Wednesday 21 March 2018

Oorlogswinter (Martin Koolhoven, 2008)


I think I'm correct in saying that the very last article I wrote for iet and Freek's Holland Focus was a review of Martin Koolhoven's Brimstone.  I recently noticed the DVD release of that film on a supermarket shelf, and although it's not a movie I want to revisit especially soon (if at all), it prompted me to dig out Koolhoven's previous effort Oorlogswinter.  It's hard to believe that this film is now a decade old (Koolhoven let a full eight years pass between Oorlogswinter and its successor), and if you've never seen it, the tenth anniversary of the movie marks as good a time as any to familiarise yourself with a work that's greatly superior to the bloated, gruelling Brimstone.

Michiel (Martijn Lakemeier) is a Dutch teenager living under the Nazi occupation of WW2; he resents his mayor father (Raymond Thiry) for co-operating with the occupiers, but is in awe of his Uncle Ben (Yorick van Wageningen), who is part of the Dutch resistance.  As the Nazis clamp down on the resistance, Michiel finds himself privy to a piece of highly sensitive information regarding the location of RAF pilot Jack (Jamie Campbell Bower), who was shot down and has been hiding out in the woods.  Michiel finds the pilot and supplies him with food and medical assistance - the latter courtesy of Michiel's nurse sister Erica (Diep's Melody Klaver, excellent), who is attracted to the injured British airman.  Jack is desperate to get across the river to Zwolle, and Michiel risks (and loses) a lot in an effort to make the perilous crossing possible. 

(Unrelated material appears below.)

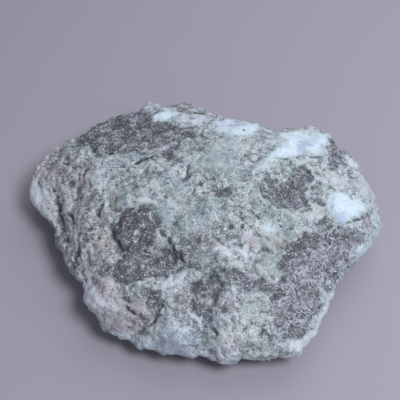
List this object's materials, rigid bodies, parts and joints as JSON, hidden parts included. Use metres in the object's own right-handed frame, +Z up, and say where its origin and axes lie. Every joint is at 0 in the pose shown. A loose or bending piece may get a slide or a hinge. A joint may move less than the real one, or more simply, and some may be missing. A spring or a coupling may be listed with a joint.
{
  "type": "raw larimar stone",
  "caption": "Raw unpolished larimar: a hand-sized slab of grey basalt with a pale blue-green and white crust, lying flat on a small worn spot.",
  "frame": {"origin": "on the ground, under the middle of the stone's bounding box", "axes": "+Z up from the ground the stone rests on, +X along the stone's length towards its blunt end, +Y towards its thick back edge"},
  "size_m": [0.1212, 0.1026, 0.0299],
  "materials": {
    "larimar_rock": "matte"
  },
  "bodies": {
    "root": {"larimar_stone": "larimar_rock"}
  },
  "joints": []
}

With its focus on a boy enduring and fighting the Nazi occupation, Koolhoven's film carries echoes of Elem Klimov's masterpiece Come and See.  Klimov's film - which is one of the greatest war films ever made, and one you should seek out if you haven't already done so - appears to be an obvious reference point, although Koolhoven's treatment of the subject is far more traditional.  Which is almost a given; few films contain the nightmarish, hallucinatory qualities of Klimov's Byelorussian-set shocker.  But Koolhoven pulls off a trick much like one Klimov achieved in Come and See in showing a young protagonist dramatically age as he's exposed to the cumulative horrors of the war.  While Koolhoven's take on this isn't so spectacular or traumatic, the Michiel seen laughing and playing at the start of the film is soon replaced by an overburdened young man, and we do wonder if this visibly careworn figure can recapture any of his boyhood innocence.  Lakemeier is superb here, and he's entirely convincing as a boy growing up far too quickly.

While the film appears to settle down into something formulaic, the latter stages feature some real white-knuckle tension and several developments which haven't been obviously telegraphed.  Koolhoven may have dressed up his film as a routine WW2 tale, but it's perhaps this reassurance of sorts which enables him to pull the rug from under us (more than once) as the movie heads towards its dénouement.  The film gives the overall impression of merely being a solid, well-crafted tale, yet the more thought you give to it the more you notice the interesting flourishes Koolhoven has brought to proceedings.  Hindsight allows us to clearly see that this director has much more talent than his most recent film might suggest, but he needs to employ the kind of restraint which is present here yet is sorely lacking in the unbridled, overcooked BrimstoneOorlogswinter, which is based on Jan Terlouw's 1972 book of the same name, also demonstrates a fine economy of storytelling - a lot is packed into less than 100 minutes, whereas Brimstone took an awfully long time to get where it was going.

It might seem unfair to repeatedly, unfavourably compare Brimstone to Oorlogswinter, as beyond sharing a director there is not much else to link the two films.  But thinking of Koolhoven's career, it is disappointing that he didn't build on all the fine things he did with Oorlogswinter.  Clearly, he sees himself as an auteur, even dispensing with his first name on the opening titles for Brimstone - but the Koolhoven brand presumably (and paradoxically) means little to the English-language market the director was looking to make inroads into.  It's by no means uncommon for a filmmaker to misfire when they move outside of working in their first language, but Oorlogswinter (which, incidentally, features a fair smattering of English dialogue) signalled a director who'd be sufficiently savvy to sidestep such pitfalls.

Nearly one million people saw Oorlogswinter when it was first released in Dutch and Belgian cinemas, but it's still a film that deserves to be seen far beyond its home territory; unfortunately, on more than one occasion it has found itself bundled into a WW2 box set alongside some low-quality straight-to-DVD titles, and it deserves much more than that.  The UK R2 standalone edition of the DVD (which features the original Dutch/English/German audio track, plus English subtitles) can usually be had for a reasonable price.